Use a public, direct file URL
- Your animation URL should open directly in a browser tab (no login required).
- Avoid “share” links that redirect to a viewer page. Use a direct file URL that returns the raw file.
- Test your URL in an incognito/private window to confirm it’s publicly accessible.
Quick checks
- Open the file URL in a browser:
- Lottie: .lottie or .json should download or display as raw content.
- Rive: .riv should download (or display as binary download).
- Make sure your page is HTTPS and your file URL is HTTPS (no mixed-content).
- In DevTools → Network, confirm the request returns HTTP 200 (not 301/302 to a blocked URL).
CORS (cross-domain hosting) basics
- If your website and your animation files are on different domains, browsers may block the request unless CORS is allowed.
- Typical error: “blocked by CORS policy” or missing “Access-Control-Allow-Origin”.
- Best option: host the files on the same domain as your website.
- Alternative: configure your file host/CDN to allow your website origin.
Correct file types (Content-Type)
- Your server should send a reasonable Content-Type header for the file.
- For Lottie JSON:
- Recommended: application/json
- For .lottie packages:
- Recommended: application/octet-stream (or a vendor type if your host supports it)
- For .riv files:
- Recommended: application/octet-stream
- If a file URL returns text/html, you are probably getting an error page (403/404) instead of the real file.
Caching and performance (recommended)
- Set cache headers for static animation files (especially on a CDN).
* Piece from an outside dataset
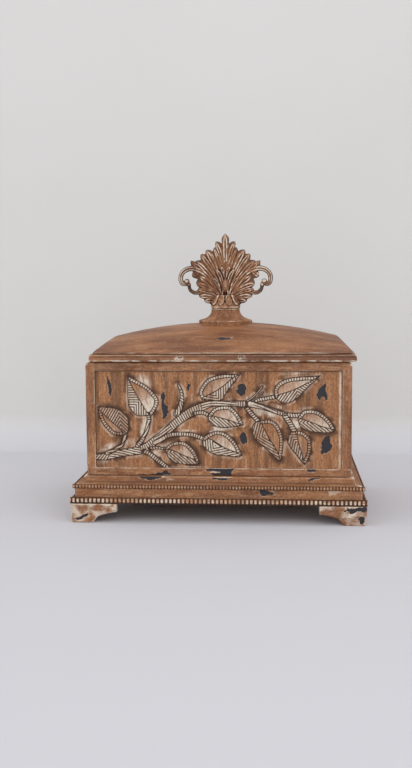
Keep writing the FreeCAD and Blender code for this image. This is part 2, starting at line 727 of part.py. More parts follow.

- When you update a file but keep the same URL, users may see the old version due to caching.
- Best practice: version your file URLs (example: animation-v2.riv) when you publish updates.
Compression tips
- Lottie JSON can be large. Enable gzip/brotli compression on your server/CDN for faster loads.
- .lottie and .riv are already compressed/binary packages in most cases, so compression gains may be smaller.
Most common hosting errors (and what they mean)
- 403 Forbidden: file requires permission/login, or hotlinking is blocked.
- 404 Not Found: wrong path, wrong filename, or the file is not deployed.
- Mixed content blocked: your site is HTTPS but the file URL is HTTP.
- CORS blocked: file is on another domain and the host does not allow your origin.
- HTML returned instead of file: your server is returning an error page or redirect page instead of the raw file.
Embedding notes (Lottie)
- If you use a Lottie player, point it to your direct hosted .lottie or .json URL (not a preview page URL).
- If your player fails silently, check DevTools Network for the file request and verify status 200 and correct Content-Type.
Embedding notes (Rive)
- Rive runtime loads the .riv file via URL. If it fails, it’s almost always a blocked request (403/CORS/mixed content).
- Confirm the .riv URL is direct and publicly accessible.